Powerful Cerbos features include the following:

  • Scalability: The platform runs as a dedicated component in your stack. It's stateless, self-hosted, and easy to deploy to physical hardware, any cloud platform, or a serverless environment.
  • Policy-based authorization approach: Cerbos is configured using authorization policies. These are rule sets that compare a user's characteristics against the requirements of the resource and action involved in the request. Policies produce an "allow" or "deny" authorization decision.
  • Developer-friendly YAML-based policy authoring: Policies are authored as expressive YAML files. Cerbos uses a simple syntax that's easy to read and learn. You can version your policies in a Git repository and then validate and test them with the Cerbos compiler.
  • Bring your own identity: Cerbos is focused on access controls. You can bring your own identity provider to handle user authentication. Whether you use Azure AD, AWS Cognito, Okta, or your own OIDC implementation, Cerbos is capable of authorizing your existing user identities.
  • ISO 27001 and SOC2 auditing and accountability: Cerbos is designed for audit and accountability. It records real-time change logs that satisfy the requirements of ISO 27001 and SOC2. Audit records capture every access decision Cerbos makes, including the contextual data present in the request.

Cerbos offers SDKs and integrations for an extensive list of popular programming languages and frameworks. With Cerbos, you can improve security by separating access control from your application, which centralizes your authorization logic, provides detailed visibility into policy outcomes, and minimizes the risk of authorization oversights occurring.

Cerbos success stories

Cerbos has been adopted by leading service providers that collectively support millions of users. Here are three success stories from organizations that improved their security posture with Cerbos.


Loop is a rapidly expanding fintech company that sought a scalable authorization platform. Security is critical for Loop because of the regulated nature of the markets it operates in.

Loop launched its initial Cerbos-powered authorization layer within a single week. It found that the platform's quick setup, centralized permissions management, and comprehensive access logs allowed it to develop more flexible authorization policies that it can confidently rely on. Loop's developers also praised the quality of documentation and support available.

Utility Warehouse

Utility Warehouse is a multiservice utility provider that connects customers to over 45,000 independent distributors. It used Cerbos to replace a legacy authorization solution with a centralized access control model that offers improved security.

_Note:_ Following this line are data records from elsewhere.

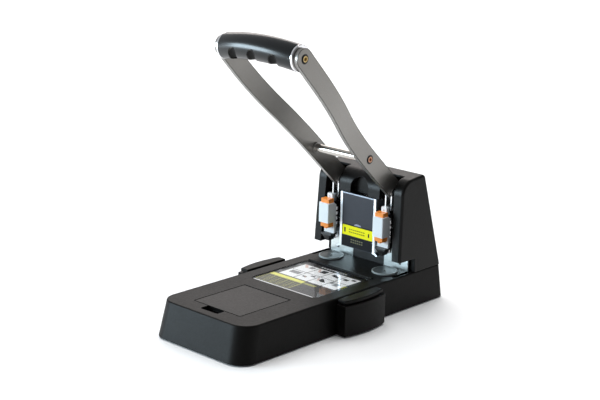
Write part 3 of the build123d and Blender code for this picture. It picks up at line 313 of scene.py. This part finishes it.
def disc_plastic():
    """Grey moulded disc with a painted highlight round its rim and faint turned rings."""
    finish = Finish("disc_grey_plastic")
    cloud = finish.noise(60.0, 3.0)
    reach = finish.reach(("X", DISC_MIDDLE[0]), ("Y", DISC_MIDDLE[1]))
    body = finish.blend(cloud, (0.075, 0.090, 0.092), (0.120, 0.138, 0.140))
    # painted highlight: the rim is coloured paler than the rest of the disc
    finish.set(Base_Color=finish.blend(reach > DISC_RIM_HIGHLIGHT, body, (0.30, 0.34, 0.345)))
    finish.set(Roughness=0.46 + (cloud - 0.5) * 0.14, Specular_IOR_Level=0.35)
    finish.set(Normal=finish.bump((reach * RING_RATE).wave(), 0.012))
    return finish.material


GRIP_MIDDLE = middle_of("grip_rod")
GRIP_BOW = 7.0
GRIP_HALF_LENGTH = 50.8
# reach from the grip's bowed axis inside which the finger recesses are painted darker as shade
GRIP_RECESS_REACH = 12.3
BOW_DIRECTION = (-0.719, 0.695)  # along Y and Z


def grip_rubber():
    """Soft black grip with a satin shine that stops in the finger recesses, whose colour is also painted
    darker as shade.
    """
    finish = Finish("grip_soft_black")
    cloud = finish.noise(40.0, 3.0)
    fine = finish.noise(1700.0, 2.0)
    x = finish.along("X") / MM
    bow = GRIP_BOW - x * x * (GRIP_BOW / GRIP_HALF_LENGTH**2)
    y = finish.offset("Y", GRIP_MIDDLE[1]) - bow * BOW_DIRECTION[0]
    z = finish.offset("Z", GRIP_MIDDLE[2]) - bow * BOW_DIRECTION[1]
    # painted shade: the finger recesses are coloured darker than the grip, and made rougher
    recess_shade = (y * y + z * z) < GRIP_RECESS_REACH**2
    tone = finish.blend(cloud, (0.004, 0.0045, 0.005), (0.007, 0.008, 0.009))
    finish.set(Base_Color=finish.blend(recess_shade, tone, (0.0015, 0.0015, 0.0015)))
    finish.set(Roughness=0.25 + (cloud - 0.5) * 0.08 + recess_shade * 0.55, Specular_IOR_Level=0.42)
    finish.set(Normal=finish.bump(fine, 0.01))
    return finish.material


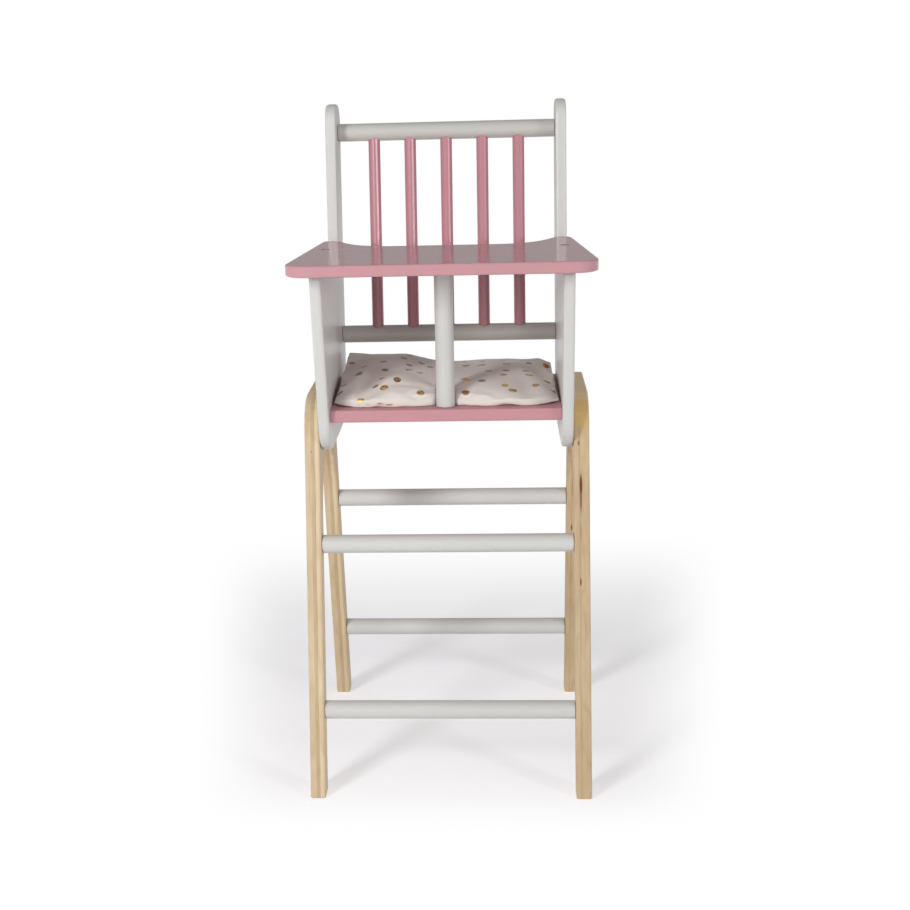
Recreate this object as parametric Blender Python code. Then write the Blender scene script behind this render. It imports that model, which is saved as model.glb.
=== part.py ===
"""Doll high chair: two plywood leg frames, two side panels, a railed back, a seat, a tray and a cushion.

Metres, +Z up, -Y to the front. Left and right are as seen from the front, so right is +X.
The origin is on the floor, midway between the four feet.
"""
import math

import bmesh
import bpy
from mathutils import Matrix, Vector

# Sizes that the whole chair follows. Heights but the first are measured from the top of the seat.
SEAT_HEIGHT = 0.3255
SEAT_WIDTH = 0.1925
BACK_HEIGHT = 0.2445
TRAY_RISE = 0.1273
FOOT_SPREAD = 0.2437
LEG_SPLAY = math.radians(11.25)
BACK_RECLINE = math.radians(6.3)

# Stock that the pieces are cut from
PANEL_THICKNESS = 0.0094
FRAME_THICKNESS = 0.013
SEAT_THICKNESS = 0.0105
TRAY_THICKNESS = 0.0095
ROD_DIAMETER = 0.0155
SPINDLE_DIAMETER = 0.0104
ROD_EDGE_RADIUS = 0.0004
GLUE_GAP = 0.0003

# Screws
SCREW_DIAMETER = 0.0034
SCREW_HEAD_DIAMETER = 0.0078
SCREW_HEAD_HEIGHT = 0.0024
SCREW_TIP_LENGTH = 0.0030
SCREW_BITE = 0.022
SCREW_SINK = 0.0010
SCREW_CLEARANCE = 0.0002
RECESS_WIDTH = 0.0009
RECESS_SPAN = 0.0038
RECESS_DEPTH = 0.0014

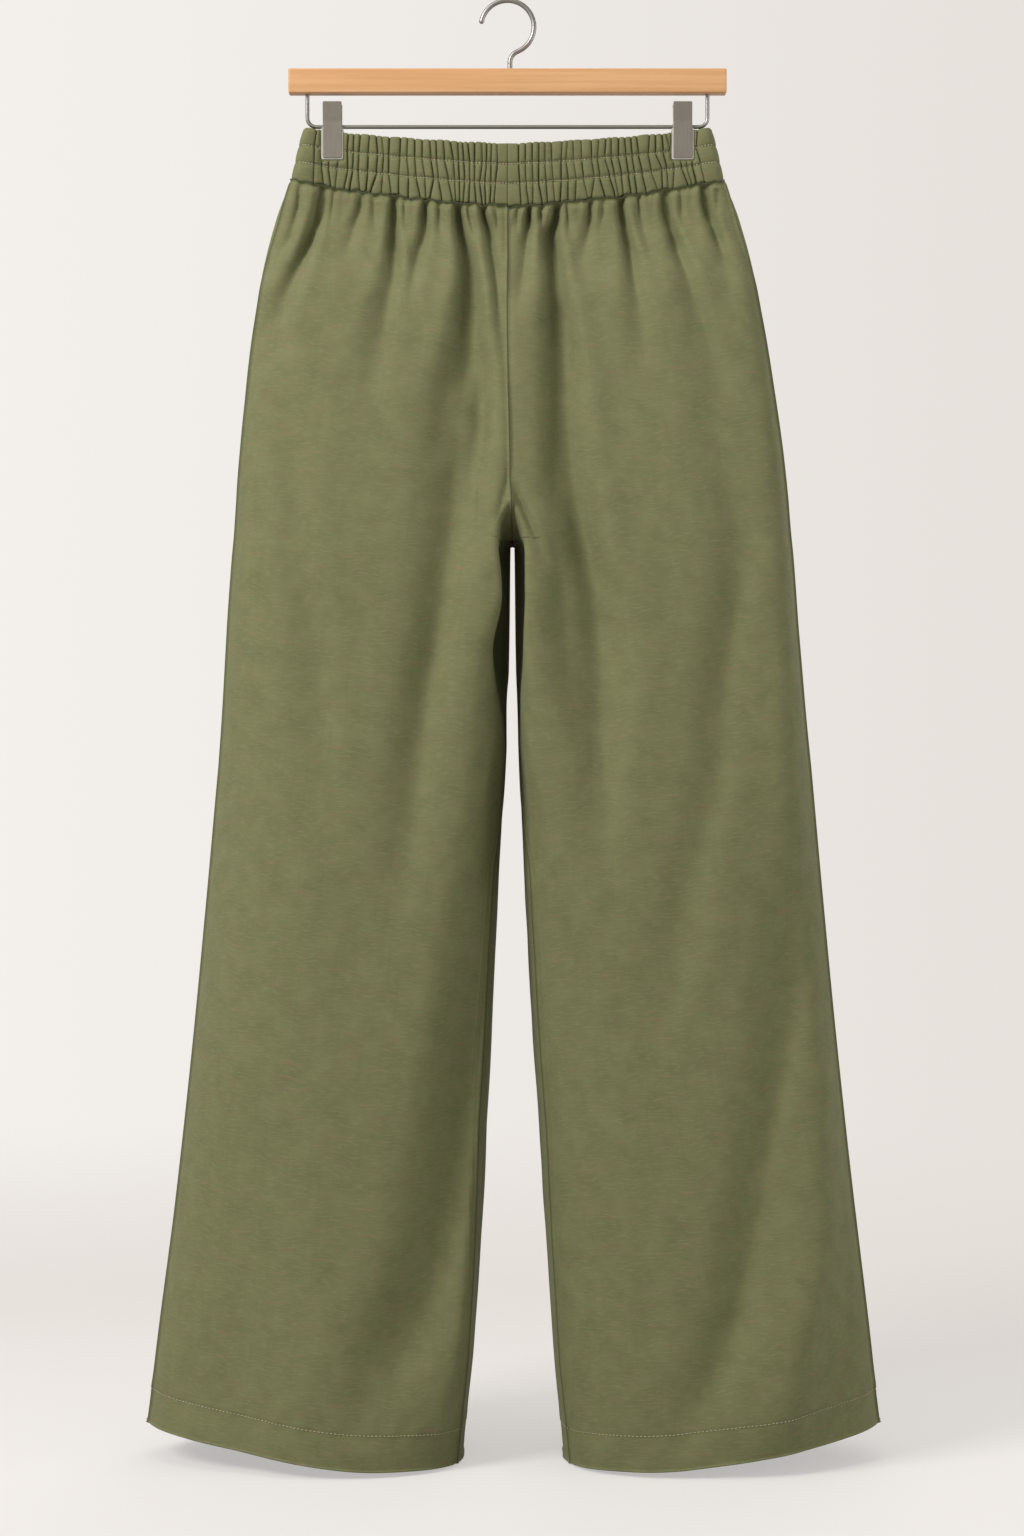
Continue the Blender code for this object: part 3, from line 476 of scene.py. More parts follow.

Cerbos now covers the critical authorization processes within Utility Warehouse's systems. In addition to its policy-based features, Cerbos' comprehensive audit logging helps Utility Warehouse's team to maintain vital SOC/ISO compliance and demonstrate how authorization outcomes were determined.


Nook is a fintech provider that adopted Cerbos to help it establish a more extensible role and permission model with improved security. To get roles and permissions right from the beginning, Nook's team needed scalable authorization with clean separation from its main application code.

Integrating Cerbos allowed Nook's developers to quickly set up an initial authorization solution and then continue to scale it with additional permissions, policies, and version-controlled validation. Cerbos provides them with the safety and extensibility to rapidly scale up authorization capabilities in response to new product demands.


To build robust systems that users can trust with confidence, you need a security-first approach that prioritizes security in your product development processes. Failing to implement effective security and access controls can expose you to profoundly impactful data breaches—and the financial, legal, regulatory, and reputational penalties they incur.

Implementing an authorization layer such as Cerbos helps to continually promote security and defend against unauthorized system access. Decoupling authorization from your main application code improves scalability and flexibility while reducing the risk of security oversights that are inherent in homespun solutions.